── DATA EXTRACT ──

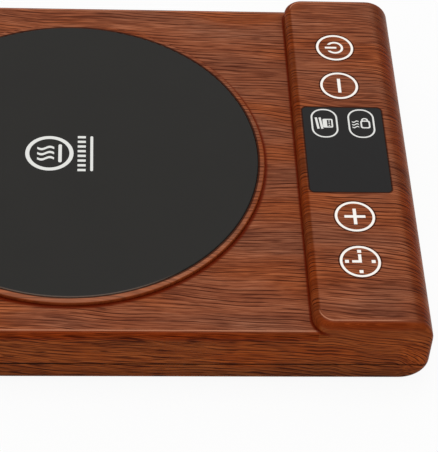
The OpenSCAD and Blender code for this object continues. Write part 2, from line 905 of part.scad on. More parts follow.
module timer_key() { key_cap(-outer_key_x, "timer"); }
module timer_legend() { key_legend(-outer_key_x, "timer"); }
module timer_plunger() { key_plunger(-outer_key_x); }
module plus_key() { key_cap(-inner_key_x, "plus"); }
module plus_legend() { key_legend(-inner_key_x, "plus"); }
module plus_plunger() { key_plunger(-inner_key_x); }
module minus_key() { key_cap(inner_key_x, "minus"); }
module minus_legend() { key_legend(inner_key_x, "minus"); }
module minus_plunger() { key_plunger(inner_key_x); }
module power_key() { key_cap(outer_key_x, "power"); }
module power_legend() { key_legend(outer_key_x, "power"); }
module power_plunger() { key_plunger(outer_key_x); }

// ---------------------------------------------------------------- control board

module control_board() {
    color(board_green) difference() {
        block(0, y_control, z_control, control_w, control_d, board_t);
        at_control_screws() rod(0, 0, z_control - cut, small_screw_d / 2 + 0.2, board_t + 2 * cut);
    }
}

module control_board_screws() {
    color("silver") at_control_screws() translate([0, 0, z_control]) small_screw(board_t + board_bite);
}

module control_chip() {
    color("#141414") {
        block(chip_x, y_control, z_control - 1.1, chip_w, chip_w, 0.9);
        for (a = [0 : 90 : 270], i = [-2 : 2]) translate([chip_x, y_control, 0]) rotate(a)
            block(chip_w / 2 + 0.4, 1.2 * i, z_control - 0.6, 1.6, 0.5, 0.6);
    }
}

module tact_switches() {
    color("#3a3a3c") at_keys() difference() {
        block(0, 0, z_lights, switch_w, switch_w, z_switch_top - z_lights);
        rod(0, 0, z_switch_bore, plunger_r + key_gap, 6);
    }
}

// ---------------------------------------------------------------- power board

module power_board() {
    color(board_green) difference() {
        block(0, y_power, z_power, power_w, power_d, board_t);
        at_power_screws() rod(0, 0, z_power - cut, small_screw_d / 2 + 0.2, board_t + 2 * cut);
    }
}

module power_board_screws() {
    color("silver") at_power_screws() translate([0, 0, z_power_top]) mirror([0, 0, 1])
        small_screw(board_t + power_lift - 0.4);
}

module transformer() {
    color("#3b3330") {
        block(transformer_x, y_power, z_power_top, core_w, core_d, tall_part * 0.3);
        block(transformer_x, y_power, z_power_top + tall_part * 0.75, core_w, core_d, tall_part * 0.25);
        for (s = [-1, 1]) block(transformer_x, y_power + s * (core_d - core_leg) / 2,
            z_power_top, core_w, core_leg, tall_part);
    }
    color("#c9a227") block(transformer_x, y_power, z_power_top + tall_part * 0.3, core_w - core_leg,
        core_d - 2 * core_leg, tall_part * 0.45);
}

module film_capacitor() {
    color("#b8a24a") block(film_x, y_power - film_back, z_power_top, film_w, film_d, tall_part);
}

module smoothing_capacitor() {
    can_r = tall_part / 2;
    color("#26304a") translate([can_x, y_power - can_l / 2, z_power_top + can_r]) rotate([-90, 0, 0]) difference() {
        cylinder(r = can_r, h = can_l);
        translate([0, 0, 1.4]) difference() {
            cylinder(r = can_r + cut, h = 0.8);
            cylinder(r = can_r - 0.35, h = 0.8);
        }
    }
}

module power_relay() {
    color("#2f5fa8") block(relay_x, y_power, z_power_top, relay_w, relay_d, tall_part);
}

module mains_fuse() {
    z_fuse = z_power_top + fuse_r + fuse_lift;
    color("#cfd6d8") translate([fuse_x, y_power, z_fuse]) rotate([90, 0, 0])
        translate([0, 0, -fuse_l / 2]) {
            cylinder(r = fuse_r - 0.2, h = fuse_l);
            for (z = [0, fuse_l - fuse_cap]) translate([0, 0, z]) cylinder(r = fuse_r, h = fuse_cap);
        }
}

module fuse_holder() {
    color("#c9b26a") for (s = [-1, 1]) translate([fuse_x, y_power + s * holder_y, z_power_top]) difference() {
        block(0, 0, 0, holder_w, holder_d, fuse_lift + fuse_r * 1.5);
        translate([0, -holder_d, fuse_r + fuse_lift]) rotate([-90, 0, 0])
            cylinder(r = fuse_r + slack, h = 2 * holder_d);
        block(0, 0, fuse_r + fuse_lift, fuse_r * 1.6, holder_d + cut, 2 * fuse_r);
    }
}

module terminal_block() {
    color("#3f7d4a") difference() {
        block(block_x, y_power, z_power_top, block_w, block_d, tall_part);
        for (i = [-1 : 1]) {
            translate([block_x + block_w / 2 + cut, y_power + way_pitch * i, z_power_top + tall_part / 3])
                rotate([0, -90, 0]) cylinder(r = way_r, h = block_w / 2 + cut);
            rod(block_x, y_power + way_pitch * i, z_power_top + tall_part * 0.75, way_r, tall_part);
        }
    }
}

// Flat cable with a plug at each end, between the two boards
module ribbon_cable() {
    cable_w = 12;
    cable_t = 0.9;
    plug_d = 3.4;
    plug_h = 2.4;
    cable_x = -22;
    cable_y = y_control + control_d / 2 - 3;
    z_low = z_power_top;
    z_high = z_control;
    color("#e4e0d6") {
        block(cable_x, cable_y, z_low, cable_w + 2, plug_d, plug_h);
        block(cable_x, cable_y, z_high - plug_h, cable_w + 2, plug_d, plug_h);
    }
    color("#9aa3b0") block(cable_x, cable_y, z_low + plug_h, cable_w, cable_t,
        z_high - z_low - 2 * plug_h);
}

// ---------------------------------------------------------------- wires

// Two leads from the relay's side of the power board to the heater's terminals
module heater_leads() {
    steps = 14;
    lead_y = y_power + power_d / 2 - 3;
    y_end = y_plate + terminal_y - terminal_w / 4;
    z_end = z_clamp - terminal_h / 2;
    stub = 1.2;
    plug_in = terminal_w / 2;
    color("#d9d4c8") for (s = [-1, 1]) {
        start = [relay_x + s * 3, lead_y, z_power_top];
        a = start + [0, 0, stub];
        d = [s * terminal_pitch / 2, y_end - plug_in, z_end];
        tube(concat([start], [for (i = [0 : steps]) bezier(a, a + [0, 0, 4], d - [0, 10, 0], d, i / steps)],
            [d + [0, plug_in, 0]]), lead_r);
    }
}

// Two thin leads from the sensor to the control board
module sensor_leads() {
    thin = 0.6;
    color("#b8332a") for (s = [-1, 1]) {
        a = [s * 1, y_plate, z_clamp - clip_pad - clip_t - thin];
        b = [s * 1 - 12, y_control + control_d / 2 - 2, z_control - thin];
        tube([for (i = [0 : 16]) bezier(a, a + [-16, -14, -2], b + [0, 14, -5], b, i / 16)], thin);
    }
}

// ---------------------------------------------------------------- cord entry

module cord_bush() {
    color("#161616") difference() {
        union() {
            at_cord(y_back) cylinder(r = bush_d / 2, h = bush_flange_t);
            at_cord(y_back) cylinder(r = bush_neck_r, h = wall + bush_tail);
            at_cord(y_back - wall - bush_play) cylinder(r = bush_d / 2, h = bush_flange_t);
        }
        at_cord(y_back + cut) cylinder(r = cord_r, h = wall + bush_tail + 2 * cut);
    }
}

module cord_clamp() {
    z_bar = z_cord + cord_r;
    color("#e6e3da") difference() {
        block(0, y_cord_clamp, z_bar, 2 * clamp_post_x + 7, cord_clamp_w, cord_clamp_t);
        for (s = [-1, 1]) rod(s * clamp_post_x, y_cord_clamp, z_bar - cut, small_screw_d / 2 + 0.2,
            cord_clamp_t + 2 * cut);
    }
}

module cord_clamp_screws() {
    color("silver") for (s = [-1, 1])
        translate([s * clamp_post_x, y_cord_clamp, z_cord + cord_r + cord_clamp_t]) mirror([0, 0, 1])
            small_screw(cord_clamp_t + cord_bite);
}

// ---------------------------------------------------------------- feet and casing screws

module rubber_feet() {
    color("#1a1a1a") at_feet() rotate_extrude() translate([0, foot_drop + foot_recess]) mirror([0, 1])
        shoulder(foot_d / 2, foot_drop + foot_recess, 0.6);
}

module housing_screws() {
    color("silver") at_case_posts() translate([0, 0, z_case_head])
        screw(case_screw_d, case_head_r, case_head_t, z_case_post - z_case_head + case_screw_reach - 0.5);
}

top_housing();
bottom_housing();
heating_plate();
plate_marking();
plate_seal();
heating_element();
insulation_pad();
heater_clamp_plate();
heater_clamp_screws();
heater_terminals();
temperature_sensor();
sensor_clip();
thermal_fuse();
fuse_clip();
display_window();
window_icons();
window_tape();
display_module();
icon_light_box();
indicator_leds();
control_board();
control_board_screws();
control_chip();
tact_switches();
power_key();
power_legend();
power_plunger();
minus_key();
minus_legend();
minus_plunger();
plus_key();
plus_legend();
plus_plunger();
timer_key();
timer_legend();
timer_plunger();
power_board();
power_board_screws();
power_relay();
transformer();
film_capacitor();
smoothing_capacitor();
mains_fuse();
fuse_holder();
terminal_block();
ribbon_cable();
heater_leads();
sensor_leads();
cord_bush();
cord_clamp();
cord_clamp_screws();
rubber_feet();
housing_screws();
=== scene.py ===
import bpy
import bmesh
import json
from math import pi, radians, tau
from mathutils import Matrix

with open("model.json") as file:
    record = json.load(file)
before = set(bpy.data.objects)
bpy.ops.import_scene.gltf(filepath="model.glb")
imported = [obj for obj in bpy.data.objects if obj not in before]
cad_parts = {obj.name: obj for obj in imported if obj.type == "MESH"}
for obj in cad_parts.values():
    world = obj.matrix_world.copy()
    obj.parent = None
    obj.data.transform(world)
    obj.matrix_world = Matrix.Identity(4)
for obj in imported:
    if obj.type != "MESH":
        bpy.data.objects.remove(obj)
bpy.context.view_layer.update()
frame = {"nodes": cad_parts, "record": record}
slotOf = {part["node"]: part["material_slot"] for part in frame["record"]["subparts"]}
print("frame loaded:", len(frame["nodes"]), "nodes")


# Short ways to wire shader nodes

def srgb(red, green, blue):
    channels = [value / 255 for value in (red, green, blue)]
    linear = [c / 12.92 if c <= 0.04045 else ((c + 0.055) / 1.055) ** 2.4 for c in channels]
    return (*linear, 1.0)


def plug(tree, socket, value):
    if isinstance(value, bpy.types.NodeSocket):
        tree.links.new(value, socket)
    else:
        socket.default_value = value


def addNode(tree, kind, inputs=None, **settings):
    node = tree.nodes.new(kind)
    for name, value in settings.items():
        setattr(node, name, value)
    for name, value in (inputs or {}).items():
        plug(tree, node.inputs[name], value)
    return node


def calc(tree, operation, *values, clamp=False):
    inputs = {index: value for index, value in enumerate(values)}
    return addNode(tree, "ShaderNodeMath", inputs, operation=operation, use_clamp=clamp).outputs[0]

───

▶ _TASK INSTRUCTIONS_:
Print, without alteration, the lines from the line with "in imported if" to the line with "# Short ways to wire shader nodes". Include both of them, and omit every other line.

▶ _RIGHT ANSWER_:
cad_parts = {obj.name: obj for obj in imported if obj.type == "MESH"}
for obj in cad_parts.values():
    world = obj.matrix_world.copy()
    obj.parent = None
    obj.data.transform(world)
    obj.matrix_world = Matrix.Identity(4)
for obj in imported:
    if obj.type != "MESH":
        bpy.data.objects.remove(obj)
bpy.context.view_layer.update()
frame = {"nodes": cad_parts, "record": record}
slotOf = {part["node"]: part["material_slot"] for part in frame["record"]["subparts"]}
print("frame loaded:", len(frame["nodes"]), "nodes")


# Short ways to wire shader nodes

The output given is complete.